Rick Bowmer, File, Associated Press
WASHINGTON — American workers face a buyers' market. Employers have the upper hand and, given today's languid pace of hiring, the advantage shows few signs of ending. What looms, at best, is a sluggish descent from high unemployment (7.4 percent in July) and a prolonged period of stagnant or slow-growing wages. Since 2007, there has been no gain in average inflation-adjusted wages and total compensation, including fringes, notes the Economic Policy Institute, a liberal think tank.
The weak job market has a semi-permanence unlike anything seen since World War II, and the effects on public opinion extend beyond the unemployed. "People's expectations have been really ratcheted down for what they can expect for themselves and their children," says EPI economist Lawrence Mishel. There's a sense "that the economy just doesn't produce good jobs anymore." Possible job loss becomes more threatening because finding a new job is harder. Says Paul Taylor of the Pew Research Center: "Security is valued more than money because it's so fragile."

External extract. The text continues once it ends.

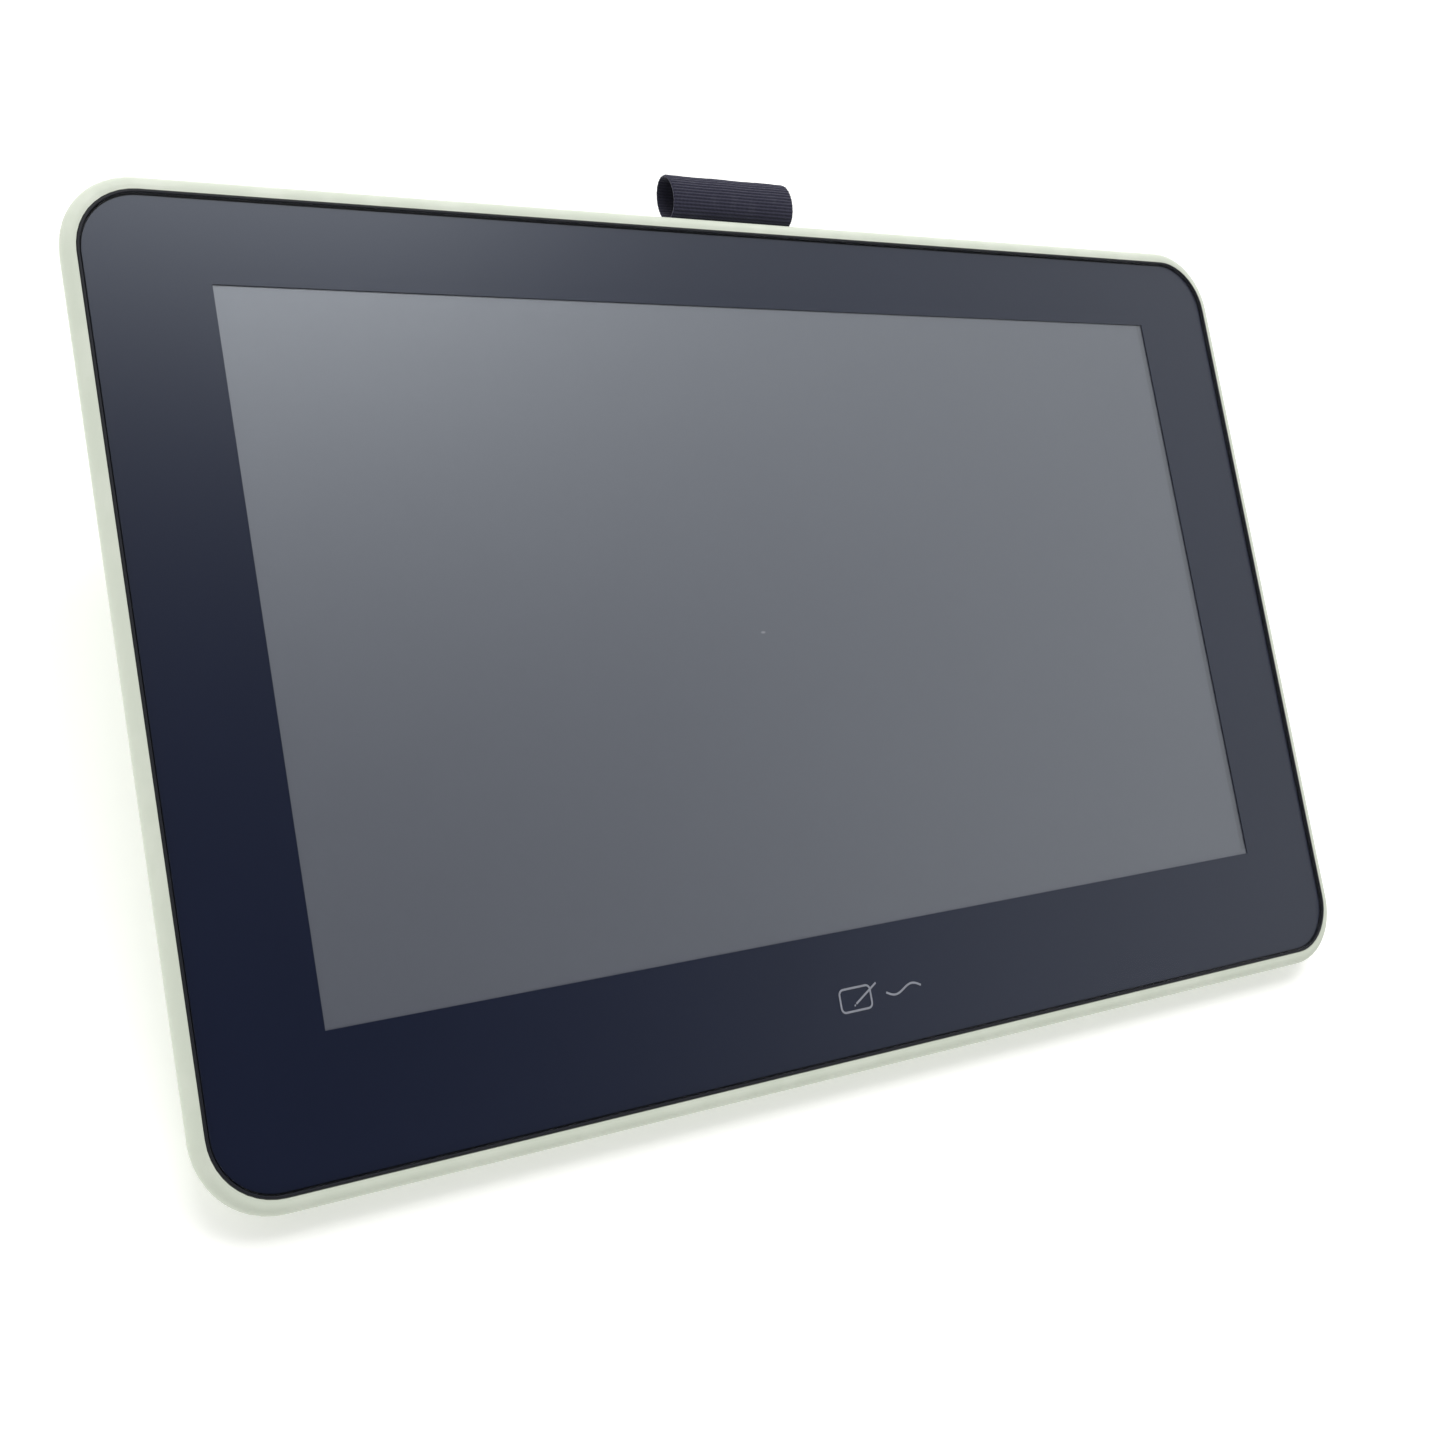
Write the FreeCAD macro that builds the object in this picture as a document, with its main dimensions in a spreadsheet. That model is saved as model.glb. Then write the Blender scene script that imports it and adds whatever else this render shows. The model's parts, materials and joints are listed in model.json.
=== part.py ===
# Pen display: a 13.3-inch drawing tablet with a screen, standing on its two fold-out legs.
#
# Every piece is drawn in the tablet's own flat position: x to the right, y up the screen and
# z out of the screen, with z = 0 on the rear cover's back face and x = y = 0 in its middle.
# At the end all of them are tipped back together onto the desk plane, so that the model's
# origin is on the desk, under the middle of its outer box.
import FreeCAD, Part
import math
import os
import re

import Sketcher
from FreeCAD import Placement, Rotation, Vector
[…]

What's occurring is the final breakdown of the post-World War II job compact, with its promises of career jobs and something close to "full employment." The dissolution of these expectations compounds stress and uncertainty.
Over the past century, we've had three broad labor regimes. The first, in the early 1900s, featured "unfettered labor markets," as economic historian Price Fishback of the University of Arizona puts it. Competition set wages and working conditions. There was no federal unemployment insurance or union protection. Workers were fired if they offended bosses or the economy slumped; they quit if they thought they could do better. Turnover was high. Less than a third of manufacturing workers in 1913 had been at their current jobs for more than five years.

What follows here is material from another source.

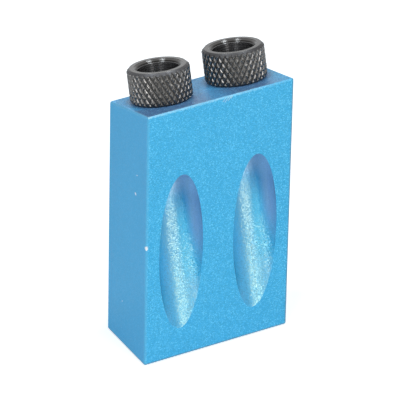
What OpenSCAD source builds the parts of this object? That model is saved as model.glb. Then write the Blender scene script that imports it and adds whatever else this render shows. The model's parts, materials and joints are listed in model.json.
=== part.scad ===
// Pocket hole jig: a wedge-topped block with two slanted through bores,
// each lined by a headed drill bushing that lifts out by its knurled head.
// Millimetres. The base is at z = 0, the front (working) face looks along -Y.

/* [Block] */
// Width of the block, across both bores
block_w = 40; // [38:0.5:48]
// Depth of the block, from the front face to the back face
block_d = 19; // [18.5:0.5:24]
// Height of the front face
block_h = 70.5; // [66:0.5:74]
// Radius that every outer edge of the block is rounded to
edge_r = 0.5; // [0.2:0.1:1]

/* [Guide bores] */
// Angle between the bores and the front face
bore_angle = 16; // [14:0.5:17]
// Distance between the two bore axes
bore_spacing = 20.5; // [19:0.5:22]
// Height at which the bore axes leave the front face
exit_h = 30; // [28:0.5:34]
// Width of the bevel at the top mouth of each bore
bore_bevel = 0.4; // [0.2:0.1:0.8]

/* [Drill bushings] */
// Diameter of the drill that the bushings guide
drill_d = 10; // [8:0.5:11]
// Wall of the bushing inside the block
bushing_wall = 1; // [0.8:0.1:1.5]
// Gap all round between a bushing and its bore
bushing_gap = 0.03; // [0.02:0.01:0.08]
// Length of the bushing inside the block
shank_l = 14; // [8:1:16]
// How far the head stands out past the wall all round
head_rim = 1.6; // [1.2:0.1:2.2]
// Height of the head
head_h = 8.4; // [6:0.2:12]
// Width of the bevel round the top of the head
head_bevel = 0.7; // [0.4:0.1:1]
// Width of the bevel round the foot of the head
foot_bevel = 0.6; // [0.3:0.1:0.9]
// Width of the drill's lead-in at the top of the bushing
mouth_bevel = 0.75; // [0.3:0.05:1]
// Width of the bevel round the lower end of the bushing
tip_bevel = 0.4; // [0.2:0.1:0.6]

/* [Knurl] */
// Number of helical grooves cut each way round the head
knurl_starts = 32; // [24:1:40]
// Angle between the grooves and the axis of the bushing
knurl_angle = 30; // [25:1:40]
// Depth of the grooves
knurl_depth = 0.35; // [0.25:0.05:0.6]
// Share of a full sharp diamond that the flat crests leave out
crest_share = 0.4; // [0.1:0.05:0.5]

/* [Hidden] */
$fn = 96;
// How far cuts run past the faces that they open
overrun = 1;
// The top face is square to the bores, so it falls towards the back
back_h = block_h - block_d * tan(bore_angle);
drill_r = drill_d / 2;
shank_r = drill_r + bushing_wall;
head_r = shank_r + head_rim;
bore_r = shank_r + bushing_gap;
// Distance along a bore axis from the front face up to the top face
seat_s = (block_h - exit_h) * cos(bore_angle);
// Distance along a bore axis from the front face down to the trough's lower end
trough_s = bore_r / tan(bore_angle);
// Distance round the head from one groove to the next
knurl_pitch = 2 * PI * head_r / knurl_starts;
// Distance along the head from one row of groove crossings to the next
knurl_row = knurl_pitch / 2 / tan(knurl_angle);
knurl_rows = ceil(head_h / knurl_row) + 2;
root_r = head_r - knurl_depth;
peak_r = root_r + knurl_depth / (1 - crest_share);

// Helpers for outlines whose corners are rounded with true arcs
function unit(v) = v / norm(v);
function left_of(v) = [-v.y, v.x];
function neighbour(pts, i, step) = pts[(i + step + len(pts)) % len(pts)];
function way_in(pts, i) = unit(pts[i] - neighbour(pts, i, -1));
function way_out(pts, i) = unit(neighbour(pts, i, 1) - pts[i]);
function arc_centre(pts, i, r) =
    let (a = way_in(pts, i), b = way_out(pts, i))
    pts[i] + (b - a) * r / (a.x * b.y - a.y * b.x);

// Convex outline, listed counterclockwise, with every corner rounded
module rounded_outline(pts, r) {
    polygon([
        for (i = [0 : len(pts) - 1])
            for (way = [way_in(pts, i), way_out(pts, i)])
                arc_centre(pts, i, r) - left_of(way) * r
    ]);
    for (i = [0 : len(pts) - 1])
        translate(arc_centre(pts, i, r)) circle(r);
}

// Corners of a rectangle centred on x = 0, from y0 to y1
function band(w, y0, y1) = [[-w / 2, y0], [w / 2, y0], [w / 2, y1], [-w / 2, y1]];

// Places its children on a bore axis: origin where the axis leaves the
// front face, +Z up along the axis. side is -1 for the left bore, 1 for the right
module on_axis(side) {
    translate([side * bore_spacing / 2, -block_d / 2, exit_h])
        rotate([-bore_angle, 0, 0])
            children();
}

// Wedge-topped block: four rounded bars that cross, so every edge is rounded
module block() {
    side_outline = [
        [-block_d / 2, 0], [block_d / 2, 0], [block_d / 2, back_h], [-block_d / 2, block_h]
    ];
    reach = block_h + block_d;
    intersection() {
        rotate([90, 0, 90])
            linear_extrude(block_w, center = true) rounded_outline(side_outline, edge_r);
        linear_extrude(block_h)
            rounded_outline(band(block_w, -block_d / 2, block_d / 2), edge_r);
        rotate([90, 0, 0])
            linear_extrude(reach, center = true)
                rounded_outline(band(block_w, 0, reach), edge_r);
        translate([0, -block_d / 2, block_h]) rotate([90 - bore_angle, 0, 0])
            linear_extrude(2 * reach, center = true)
                rounded_outline(band(block_w, -2 * reach, 0), edge_r);
    }
}

// Everything that one guide bore takes out of the block
module guide_bore(side) {
    on_axis(side) {
        translate([0, 0, -trough_s - overrun])
            cylinder(r = bore_r, h = trough_s + seat_s + 2 * overrun);
        translate([0, 0, seat_s - bore_bevel])
            cylinder(r1 = bore_r, r2 = bore_r + bore_bevel + overrun,
                     h = bore_bevel + overrun);
    }
}

module jig_body() {
    color("#4AB3E6") difference() {
        block();
        guide_bore(-1);
        guide_bore(1);
    }
}

// Bar covered in sharp diamonds: grooves at +knurl_angle and -knurl_angle cross
// at every other point of each row, and a diamond peaks between two crossings
module diamond_bar() {
    cols = 2 * knurl_starts;
    function at(row, col) = row * cols + col % cols;
    points = [
        for (row = [0 : knurl_rows], col = [0 : cols - 1])
            let (r = (row + col) % 2 == 0 ? root_r : peak_r, a = 360 * col / cols)
            [r * cos(a), r * sin(a), row * knurl_row]
    ];
    walls = [
        for (row = [0 : knurl_rows - 1], col = [0 : cols - 1])
            let (a = at(row, col), b = at(row, col + 1),
                 c = at(row + 1, col + 1), d = at(row + 1, col))
            each (row + col) % 2 == 0 ? [[a, c, b], [a, d, c]] : [[a, d, b], [b, d, c]]
    ];
    ends = [
        [for (col = [0 : cols - 1]) at(0, col)],
        [for (col = [cols - 1 : -1 : 0]) at(knurl_rows, col)]
    ];
    polyhedron(points, concat(walls, ends));
}

// Outside of the head before knurling, standing on its seat
module head_blank() {
    rotate_extrude()
        polygon([
            [0, 0], [head_r - foot_bevel, 0], [head_r, foot_bevel],
            [head_r, head_h - head_bevel], [head_r - head_bevel, head_h], [0, head_h]
        ]);
}

// Head with its knurl, whose bevels cut the diamonds off at both ends
module knurled_head() {
    intersection() {
        translate([0, 0, (head_h - knurl_rows * knurl_row) / 2]) diamond_bar();
        head_blank();
    }
}

// Part of the bushing that runs in the bore, hanging from the seat
module shank() {
    rotate_extrude()
        polygon([
            [0, -shank_l], [shank_r - tip_bevel, -shank_l], [shank_r, tip_bevel - shank_l],
            [shank_r, overrun], [0, overrun]
        ]);
}

// One bushing in its bore, its head seated on the top face
module drill_bushing(side) {
    on_axis(side) translate([0, 0, seat_s]) color("#47484B") difference() {
        union() {
            knurled_head();
            shank();
        }
        translate([0, 0, -shank_l - overrun])
            cylinder(r = drill_r, h = shank_l + head_h + 2 * overrun);
        translate([0, 0, head_h - mouth_bevel])
            cylinder(r1 = drill_r, r2 = drill_r + mouth_bevel + overrun,
                     h = mouth_bevel + overrun);
    }
}

module drill_bushing_left() { drill_bushing(-1); }
module drill_bushing_right() { drill_bushing(1); }

jig_body();
drill_bushing_left();
drill_bushing_right();
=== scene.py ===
import json
import math

import bmesh
import bpy
from mathutils import Matrix, Vector


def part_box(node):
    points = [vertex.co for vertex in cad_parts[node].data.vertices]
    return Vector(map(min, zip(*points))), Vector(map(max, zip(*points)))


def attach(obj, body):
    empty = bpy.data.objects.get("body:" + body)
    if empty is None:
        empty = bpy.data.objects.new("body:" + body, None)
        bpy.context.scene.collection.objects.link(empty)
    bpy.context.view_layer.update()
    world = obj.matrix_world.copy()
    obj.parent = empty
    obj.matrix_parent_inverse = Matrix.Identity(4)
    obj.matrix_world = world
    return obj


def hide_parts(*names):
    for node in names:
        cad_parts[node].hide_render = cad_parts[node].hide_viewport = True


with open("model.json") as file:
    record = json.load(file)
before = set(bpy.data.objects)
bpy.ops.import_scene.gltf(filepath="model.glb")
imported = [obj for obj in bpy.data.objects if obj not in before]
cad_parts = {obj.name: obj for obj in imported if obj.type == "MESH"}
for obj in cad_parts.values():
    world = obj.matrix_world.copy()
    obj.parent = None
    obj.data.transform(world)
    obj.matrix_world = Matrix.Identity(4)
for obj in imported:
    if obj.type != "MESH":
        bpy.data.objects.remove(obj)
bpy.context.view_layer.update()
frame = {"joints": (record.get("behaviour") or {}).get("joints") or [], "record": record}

MM = 0.001
LEFT, RIGHT = -1, 1

# Sizes in metres, read from the frame where it holds them
body_low, body_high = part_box("jig_body")
BLOCK_W = body_high[0] - body_low[0]
BLOCK_D = body_high[1] - body_low[1]
FRONT_Y = body_low[1]
BLOCK_H = 70.5 * MM
EDGE_R = 0.5 * MM
RIM_R = 0.12 * MM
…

After World War II, labor relations became more regulated and administered — the second regime. The Wagner Act of 1935 gave workers the right to organize; decisions of the National War Labor Board also favored unions. By 1945, unions represented about a third of private workers, up from 10 percent in 1929. Health insurance, pensions and job protections proliferated. Factory workers laid off during recessions could expect to be recalled when the economy recovered. Job security improved. By 1973, half of manufacturing workers had been at the same job for more than five years.
To avoid unionization and retain skilled workers, large non-union companies emulated these practices. Career jobs were often the norm. If you went to work for IBM at 25, you could expect to retire from IBM at 65. Fringe benefits expanded. Corporate America, unionized or not, created a private welfare state to protect millions from job and income loss.
But in some ways, the guarantees were too rigid and costly. They started to unravel with the harsh 1981-82 recession (peak monthly unemployment: 10.8 percent). As time passed, companies faced increasing competition from imports and new technologies. Pressure mounted from Wall Street for higher profits. In some industries, labor became uncompetitive. Career jobs slowly vanished as a norm; managers fired workers to cut costs. Unions provided diminishing protection. In 2012, they represented only 6.6 percent of private workers. Old organized sectors (steel, autos) have shrunk. New sectors, from high tech to fast food, have proved hard to organize. Companies have ferociously resisted.
Now comes the third labor regime: a confusing mix of old and new. The private safety net is shredding, though the public safety net (unemployment insurance, Social Security, anti-poverty programs, anti-discrimination laws) remains. Economist Fishback suggests we may be drifting back toward "unfettered labor markets" with greater personal instability, insecurity — and responsibility. Workers are often referred to as "free agents." An article in the Harvard Business Review argues that lifetime employment at one company is dead and proposes the following compact: Companies invest in workers' skills to make them more employable when they inevitably leave; workers reciprocate by devoting those skills to improving corporate profitability.
"The new compact isn't about being nice," the article says. "It's based on an understanding that a company is its talent, that low performers will be cut, and that the way to attract talent is to offer appealing opportunities."
Workers can't be too picky, because their power has eroded. Another indicator: After years of stability, labor's share — in wages and fringes — of non-farm business income slipped from 63 percent in 2000 to 57 percent in 2013, reports the White House Council of Economic Advisers. But an even greater decline in 22 other advanced countries, albeit over a longer period, suggests worldwide pressures on workers. Take your pick: globalization; new labor-saving technologies; sluggish economies. Workers do best when strong growth and tight markets raise real wages. On the week of Labor Day 2013, this prospect is nowhere in sight.
Robert J. Samuelson is a Washington Post columnist.